My book is extremely graphic. I make no apologies for it. But it is graphic only because I told the truth about what the Ripper did to his victims, and because the time and place these people lived in has not been fairly depicted. This was an unbelievably oppressive time for the poor in that part of the world, and they were considered fair game. 
If anything, my book is more honest than what they're used to, and they shouldn't be upset with me for telling the truth. 
Q: You told me in a previous interview that the way society had seemed to romanticize the real Jack the Ripper was disturbing for you. Were you at all worried that readers may not view him as the villain in this story?
A: Actually, by the end, I had great pity for the man I chose as The Ripper. In real life, the "Good" guys and the "Bad" guys are really not all that different on the inside. It's the choices we make that define us. 
Q: Was it difficult for you to get inside his head and create a cold-blooded killer? 
A: At first, very much so. I could not wrap my mind around why anyone would commit the atrocities that he had. It's very different than creating a bad guy from scratch. You can build him into anything you want. I was looking at a finished product (The Ripper Crimes) and trying to figure out how the hell he'd come to that. 
I contacted the FBI's Behavioral Sciences Unit and they were very helpful. I could not understand for the life of me why Jack was taking specific body parts and arranging his victims a certain way. I was looking for some sort of scientific answer. They told me that there wasn't one and that it only had to make sense to the killer. That was my job in the end. To find a good reason for Jack to behave the way he did, at least to him. 
Q: You did an unbelievable amount of homework in preparation for this book. What was the main draw for you to reach into the past for this case and put a new spin on it? 
A: It was out of necessity, really. My wife and I were separated and I was living in a small, run-down apartment. My personal life had collapsed and the two or three day stretches of not seeing my kids were tearing me apart inside. Whitechapel was a massive project that allowed me to devote my free time, almost exclusively.
I remember the day I started. I took out several large pieces of poster board and drew calendars on them for the months of August 1888 through December of that same year. I plotted out every event that seemed significant to the Ripper case so that I had a structured timeline to set my story in.
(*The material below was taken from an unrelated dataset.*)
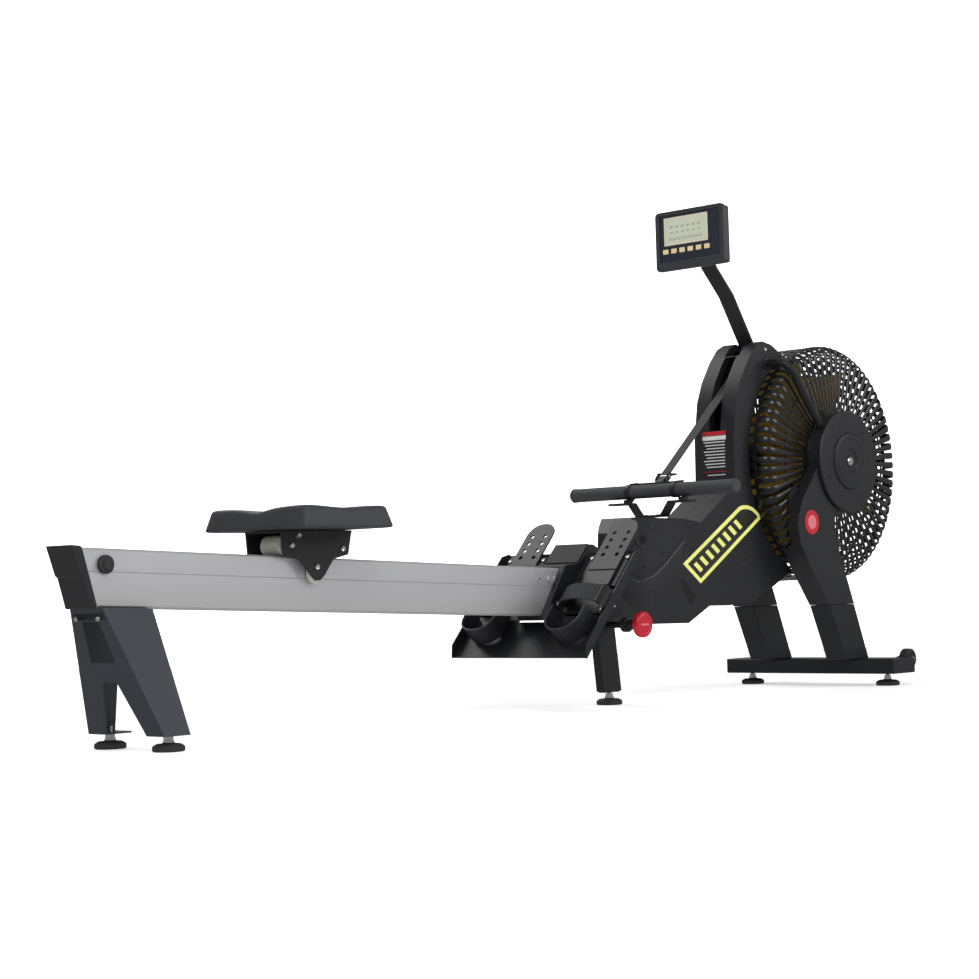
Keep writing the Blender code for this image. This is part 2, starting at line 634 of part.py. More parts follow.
def make_foot_set(side, tag):
    y0 = FOOT_Y - FOOT_W / 2
    y1 = FOOT_Y + FOOT_W / 2
    plate = deck_poly([(0.185, 0.0104), (0.366, 0.0104), (0.366, 0.0144), (0.185, 0.0144)])
    toe = side_prism("toe_plate_" + tag, "housing_plastic", plate, FOOT_Y - TOE_HALF_W, FOOT_Y + TOE_HALF_W, side)
    for row in range(4):
        for col in (-0.0185, 0.0185):
            a = 0.268 + 0.0205 * row
            hole = deck_poly([(a - 0.005, -0.02), (a + 0.005, -0.02), (a + 0.005, 0.04), (a - 0.005, 0.04)])
            cut(toe, side_prism("toe_hole", "steel", hole, FOOT_Y + col - 0.005, FOOT_Y + col + 0.005, side))
    heel = deck_poly([(0.030, 0.0029), (0.105, 0.0029), (0.105, 0.0080), (0.060, 0.0120), (0.048, 0.0500), (0.030, 0.0500)])
    cup = side_prism("heel_cup_" + tag, "housing_plastic", heel, y0 - 0.003, y1 + 0.003, side)
    inner = deck_poly([(0.040, 0.018), (0.2, 0.018), (0.2, 0.1), (0.040, 0.1)])
    cut(cup, side_prism("cup_space", "steel", inner, y0 + 0.004, y1 - 0.004, side))


def make_foot_strap(side, tag):
    """Strap looping over the foot space, anchored on the deck at both edges of the plate."""
    bm = bmesh.new()
    a0 = 0.135
    a1 = 0.160
    y0 = 0.056
    y1 = 0.176
    outer = []
    inner = []
    for k in range(9):
        u = k / 8
        ang = math.pi * (1.0 - u)
        y = (y0 + y1) / 2 + math.cos(ang) * (y1 - y0) / 2
        b = 0.0032 + 0.046 * math.sin(ang) ** 0.8
        outer.append((y + math.cos(ang) * 0.0025, b + 0.0025 * math.sin(ang)))
        inner.append((y, b))
    ring = outer + list(reversed(inner))
    n = len(ring)
    low = []
    high = []
    for y, b in ring:
        x, z = deck_point(a0, b)
        low.append(bm.verts.new((x, side * y, z)))
        x, z = deck_point(a1, b)
        high.append(bm.verts.new((x, side * y, z)))
    for i in range(8):
        bm.faces.new((low[i], low[i + 1], low[n - 2 - i], low[n - 1 - i]))
        bm.faces.new((high[i], high[i + 1], high[n - 2 - i], high[n - 1 - i]))
    for i in range(n):
        j = (i + 1) % n
        bm.faces.new((low[i], low[j], high[j], high[i]))
    link_mesh(bm, "foot_strap_" + tag, "webbing")


def make_centre_box():
    """Painted box that clamps the rail's front end, with a slanted rear edge."""
    points = [(0.036, 0.3020), (-0.040, 0.1890), (0.2240, 0.1890), (0.2240, 0.3000), (0.130, 0.3450), (0.117, 0.3450), (0.079, 0.3060)]
    body = prism("centre_box", "frame_paint", points, -0.0475, 0.0475)
    x0 = -0.1
    x1 = RAIL_FRONT_X + 0.0004
    g = GAP
    slot = [(x0, rail_top(x0) + g), (x1, rail_top(x1) + g), (x1, rail_top(x1) - RAIL_HEIGHT - g), (x0, rail_top(x0) - RAIL_HEIGHT - g)]
    cut(body, prism("rail_socket", "steel", slot, -RAIL_HALF_W - g, RAIL_HALF_W + g))
    pocket = [(0.108, 0.193), (0.300, 0.193), (0.300, 0.296), (0.108, 0.296)]
    cut(body, prism("box_pocket", "steel", pocket, -0.0440, 0.0440))
    plate = [(0.0785, 0.3064), (0.1165, 0.3454), (0.1151, 0.3468), (0.0771, 0.3078)]
    prism("centre_plate", "housing_plastic", plate, -0.045, 0.045)


# ---- seat
def make_seat():
    x, z = SEAT_C
    w = SEAT_HALF_W
    rows = ((-w, 0.036, 0.0), (-0.118, 0.040, -0.002), (-0.070, 0.036, 0.0), (-0.030, 0.042, 0.0), (0.0, 0.048, 0.0))
    rows += ((0.030, 0.042, 0.0), (0.070, 0.036, 0.0), (0.118, 0.040, -0.002), (w, 0.036, 0.0))
    bm = bmesh.new()
    loops = []
    for y, top, low in rows:
        half = 0.118 - 0.25 * max(0.0, abs(y) - 0.09)
        ring = [(-half, low), (half, low), (half - 0.016, top * 0.95), (0.0, top), (-half + 0.016, top * 0.95)]
        loops.append([bm.verts.new((a, y, b)) for a, b in ring])
    for i in range(len(loops) - 1):
        for k in range(5):
            j = (k + 1) % 5
            bm.faces.new((loops[i][k], loops[i + 1][k], loops[i + 1][j], loops[i][j]))
    bm.faces.new(loops[0])
    bm.faces.new(loops[-1])
    link_mesh(bm, "seat_pad", "seat_foam", (x, 0.0, z))


def make_carriage():
    x = CARRIAGE_X
    top = SEAT_C[1] - 0.0004
    rt = rail_top(x)
    size = (0.178, 0.099, 0.004)
    plate = box("seat_carriage", "frame_paint", size, (x, 0.0, top - 0.002))
    side_points = [(-0.088, 0.0), (-0.084, -0.044), (-0.045, -0.050), (-0.018, -0.080), (-0.006, -0.091)]
    side_points += [(0.006, -0.091), (0.018, -0.080), (0.040, -0.052), (0.078, -0.044), (0.088, 0.0)]
    for side in (-1.0, 1.0):
        cheek = side_prism("cheek", "steel", side_points, 0.0460, 0.0500, side)
        place(cheek, (x, 0.0, top - 0.0011))
        join(plate, cheek)
        pin = [(0.0, side * 0.0345), (0.004, side * 0.0345), (0.004, side * 0.047), (0.0, side * 0.047)]
        join(plate, lathe("guide_pin", "steel", pin, (x, 0.0, rt - 0.0305), segments=16))
    for dx in (-0.055, 0.050):
        pin = [(0.0, -0.047), (0.004, -0.047), (0.004, 0.047), (0.0, 0.047)]
        join(plate, lathe("roller_pin", "steel", pin, roller_centre(dx), segments=16))


def roller_centre(dx):
    x = CARRIAGE_X + dx
    return (x, 0.0, rail_top(x) + ROLLER_R + 0.0003)


def make_rollers():
    r = ROLLER_R
    for dx, tag in ((-0.055, "rear"), (0.050, "front")):
        profile = [(0.0045, -0.026), (r - 0.002, -0.026), (r, -0.024), (r, 0.024), (r - 0.002, 0.026), (0.0045, 0.026)]
        lathe("seat_roller_" + tag, "roller_plastic", profile, roller_centre(dx), segments=24)
    for side, tag in ((-1.0, "near"), (1.0, "far")):
        y0 = side * 0.0350
        y1 = side * 0.0450
        profile = [(0.0045, y0), (0.018, y0), (0.018, y1), (0.0045, y1)]
        z = rail_top(CARRIAGE_X) - 0.0305
        lathe("guide_wheel_" + tag, "roller_plastic", profile, (CARRIAGE_X, 0.0, z), segments=24)


def build():
    make_materials()
    make_rail()
    make_rail_cap()
    both_sides(make_rail_stop)
    make_rear_leg()
    make_foot("rear_foot_near", REAR_FOOT[0], -REAR_FOOT[1], 0.040)
    make_foot("rear_foot_far", REAR_FOOT[0], REAR_FOOT[1], 0.040)
    make_mid_leg()
    make_foot("mid_foot", MID_FOOT_X, 0.0, 0.050)
    make_release_knob()
    make_stabiliser()
    make_foot("front_foot_near", FRONT_FOOT[0], -FRONT_FOOT[1], 0.050)
    make_foot("front_foot_far", FRONT_FOOT[0], FRONT_FOOT[1], 0.050)
    both_sides(make_wheel)
    both_sides(make_front_leg)
    both_sides(make_arm_cover)
    both_sides(make_hub_cover)
    both_sides(make_brace)
    both_sides(make_guard)
    make_band()
    make_rotor()
    make_axle()
    both_sides(make_shell)
    make_reels()
    make_handle()
    make_strap()
    make_hook()
    make_console()
    make_console_arm()
    make_deck()
    both_sides(make_foot_set)
    both_sides(make_foot_strap)
    make_centre_box()
    make_seat()
    make_carriage()
    make_rollers()


clear_scene()
COLL = make_collection("rowing_machine")
CUT = make_collection("cutters")
build()
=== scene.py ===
"""Air-resistance rowing machine: the finished surfaces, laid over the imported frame.

The pieces are built with bmesh operators in metres, measured from the machine's datum like the solids,
and moved to the shared frame when they are finished.
"""
import json
import math

import bmesh
import bpy
from bpy.props import FloatProperty, FloatVectorProperty, IntProperty, PointerProperty
from mathutils import Matrix, Vector


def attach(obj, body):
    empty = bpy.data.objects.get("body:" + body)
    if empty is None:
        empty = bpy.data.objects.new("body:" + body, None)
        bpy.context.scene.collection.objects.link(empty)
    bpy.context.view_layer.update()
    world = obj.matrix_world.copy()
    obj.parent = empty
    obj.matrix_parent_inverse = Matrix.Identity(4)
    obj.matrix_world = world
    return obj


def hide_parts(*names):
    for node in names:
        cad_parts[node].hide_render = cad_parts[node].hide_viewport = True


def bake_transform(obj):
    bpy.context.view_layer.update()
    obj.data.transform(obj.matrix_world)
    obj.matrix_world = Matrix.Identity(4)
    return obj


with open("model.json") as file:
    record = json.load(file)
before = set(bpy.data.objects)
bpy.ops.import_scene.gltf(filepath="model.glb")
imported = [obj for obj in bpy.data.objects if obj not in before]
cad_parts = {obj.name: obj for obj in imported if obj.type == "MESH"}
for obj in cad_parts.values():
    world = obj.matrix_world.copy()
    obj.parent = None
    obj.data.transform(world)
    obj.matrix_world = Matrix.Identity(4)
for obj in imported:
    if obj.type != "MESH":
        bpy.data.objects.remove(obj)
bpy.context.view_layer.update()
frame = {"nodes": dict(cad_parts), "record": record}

bl_info = {
    "name": "Rowing machine builder",
    "version": (1, 0, 0),
    "blender": (4, 5, 0),
    "location": "View3D > Sidebar > Rower",
    "description": "Builds an air-resistance rowing machine piece by piece over its packed frame",
    "category": "Object",
}

DATUM = Vector((-0.02175, 0.0, 0.0))
FAN = Vector((0.977, 0.0, 0.535))
BADGE = Vector((0.8225, 0.0, 0.390))
HANDLE = Vector((0.401, 0.0, 0.464))
WHEEL = Vector((1.1115, 0.205, 0.060))
END_SLOPE = 0.295
FOOT_Y = 0.115
SHELL_FACE = 0.0565
DECK_ORIGIN = (-0.068, 0.113)
DECK_TILT = math.radians(48.0)
SIDES = ((-1.0, "near"), (1.0, "far"))


def rail_top(x):
    """Height of the rail's top face at x."""
    return 0.3416 - 0.042 * (x + 1.0525)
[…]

Those were invaluable in keeping me on track. 
Q: There is a powerful scene in the book where a drunken Lestrade stumbles into an old church and has an epiphany as the veiled women wait for their sister. I don't know if you had intended that scene to be so moving, but it had an impact on me. What influenced your version of Lestrade's character? 
A: Lestrade was a traditional Doyle character, but always shown as a foil for Holmes. He's the stuffy old Englishman too caught up in his own pretension to see the clues right in front of his face. 
The Lestrade in my book is a cop who would actually work in a place like Whitechapel. There is simply no way a cop can exist in that environment and not begin to reflect it. The people you deal with wouldn't understand you and you'd be ineffective. 
Q: As a huge fan of Moz myself, I was pleasantly entertained by the numerous references to the music of Morrissey. Even the more subtle ones you'd tucked in there, such as Holmes's declaration that he would never marry. Why was Morrissey such a strong influence on you during the creation of the book? 
A: Nice catch. Morrissey was really the soundtrack to Whitechapel, and I would play his concert dvd endlessly while writing it. His persona of being committed to being alone and yet having all these frustrated feelings of longing gave me a very clear idea of Sherlock Holmes' mindset. And probably mine as well, at that point in time.